Nowadays, web application platforms are a huge business, dominated by huge companies like Microsoft, IBM, BEA, and Oracle. A huge portion of the attention (and money) currently being directed to platform issues goes in these guys’ direction.

However, an MMOG or virtual world system does not fit happily into the canonical web application envelope. It’s too interactive, too real-time, and it’s multi-user.

The converse, however, is not necessarily true. One of the things we discovered at State Software (our most recently deceased venture) is that an architecture originally shaped by the needs of virtual world -like applications can really kick ass when it comes to a lot of web-centric, traditional business applications. Starting from server concepts originally evolved for the community social space, we developed a web application platform that was able to offer a level of interactive responsiveness and user interface flexibility that was consistently superior to what could be done with a traditional J2EE or CGI style app server, as well as being able to easily support a variety of real-time and multi-user applications that traditional app servers couldn’t touch. The sheer size of the market made it an attractive target. Even though the big guys can squash you like a bug if they have a mind to, there are so many niches available that you can make a very nice living filling in the cracks that are too small for the big guys to care about.

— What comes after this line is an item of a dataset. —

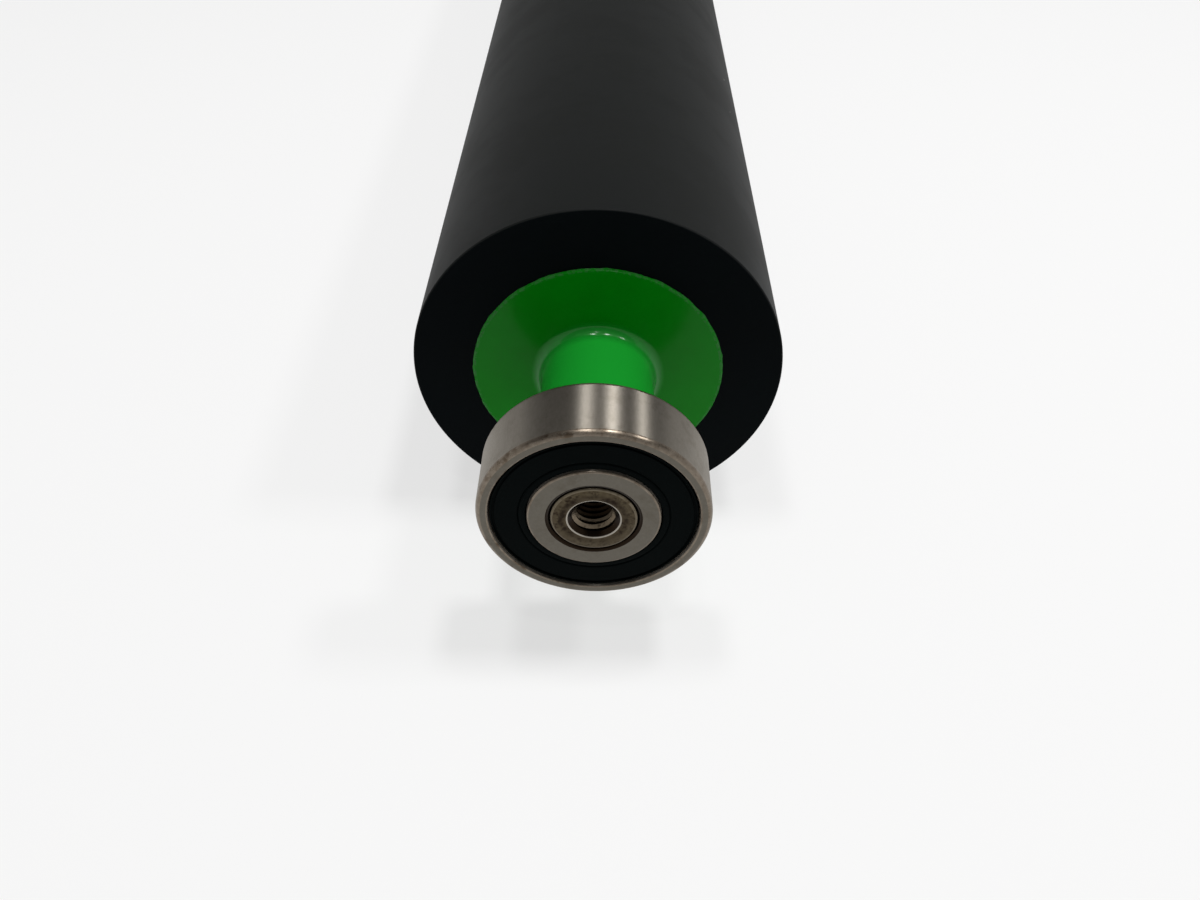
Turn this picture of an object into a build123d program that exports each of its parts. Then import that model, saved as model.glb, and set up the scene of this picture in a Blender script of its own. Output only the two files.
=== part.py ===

Unfortunately, the unkind companion lesson was that this didn’t matter. A better paradigm is a different paradigm, and a different paradigm is nearly unsellable. The problem was that in order to enable customers to do things they couldn’t do in app servers (and which they wanted very much to do), they had to do things that you just don’t do in app servers (which was simply unacceptable). We were selling a technically superior solution, but one which asked too much of its customers. It wasn’t that what were asking them to do was hard — you could get proficient in our system in a few days of playing around with it — but we were asking them to adopt a completely different view of application architecture, and that’s just not the kind of change people make without an overwhelmingly compelling reason. We were so small that the only way we could try to give them such an overwhelmingly compelling reason was to try to tell them about our system, and this ran smack up against the you can’t tell people anything problem.

The paradox of the platform business is this:

  • Innovation is required
  • Innovation is regarded with great suspicion

Our short summary of this was, “the IT guys have it out for you,” but that’s an oversimplification. An application platform is but one component of a much more extended ecosystem that encompasses not only the developer community but the entire supporting cast of consultants, book publishers, trade show organizers, training seminar gurus, industry pundits, standards committees, corporate and institutional IT organizations, and vendors of affiliated technologies — not to mention the customers themselves. Among these diverse interests develops a self-contained, almost hermetically sealed worldview that is very difficult to breach. Our solution was outside that worldview, which made it a very hard sell indeed, notwithstanding the fact that breaking out of that worldview was a prerequisite to solving the problem they wanted solved. Perhaps if we’d had another $5-10 million for marketing we might have been able to do it. On the other hand, perhaps if we’d had another $5-10 million for marketing we might have just pissed away another $5-10 million on marketing and wound up in the same place in the end. In any event, the risk was just too big for anybody (investors or potential customers) to sign up for, and so this technology sits on the shelf.

One might think that taking this technology back to our roots in the games world might make sense. While I’d certainly use this technology as a base if I were starting out to develop an MMOG-type product today, I’m dubious about the broader prospects for a platform business per se. At entirely the other end of the spectrum from business software developers, game developers have historically been much more inclined to roll their own solutions rather than build with what they can get off the shelf. And, while some standards, such as the IP protocol suite or OpenGL, have proven a boon to the game development community, game developers have not been driven by the kind of slavish (one might even say cargo-cultish) obsession with standards that characterizes much business application development. To the extent that game developers remain compelled by competitive pressures always to be pushing the outside of the technical envelope, I suspect this bias towards home-grown solutions will stick with us. Even with all the stuff that’s now available for network application developers, I don’t think this has changed much recently. Couple this with the generally marginal economics of the games business, and I’m inclined to think that the platform business is unlikely to be a winning proposition. I fear that this does not bode well for MMOG platform companies like Zona or who have positioned themselves in this space, irrespective of whatever merits their products may possess in purely technical terms.


…game developers have not been driven by the kind of slavish (one might even say cargo-cultish) obsession with standards that characterizes much business application development.”

I think this is primarily due to the demographics of the users rather than the developers, don’t you think? Business users want something staid, familiar, and easy(Why doesn’t this work like Hotmail?).. Game users typically want something cool, novel, and different (Hey! That leg bounced off four walls and sprayed blood all over). In no other area of application development does the UI get completely rewritten for every one you do (genre-specific convention aside).

That’s a good point. I think you are probably at least partially on target with respect to the elements of a system that extend out to the user (notably the UI, as you mention). However, this still doesn’t explain the drive within many organizations to embrace standards which are irrelevant or even contrary to their mission, simply because they are standards (I’d put many applications of XML in this category, for example).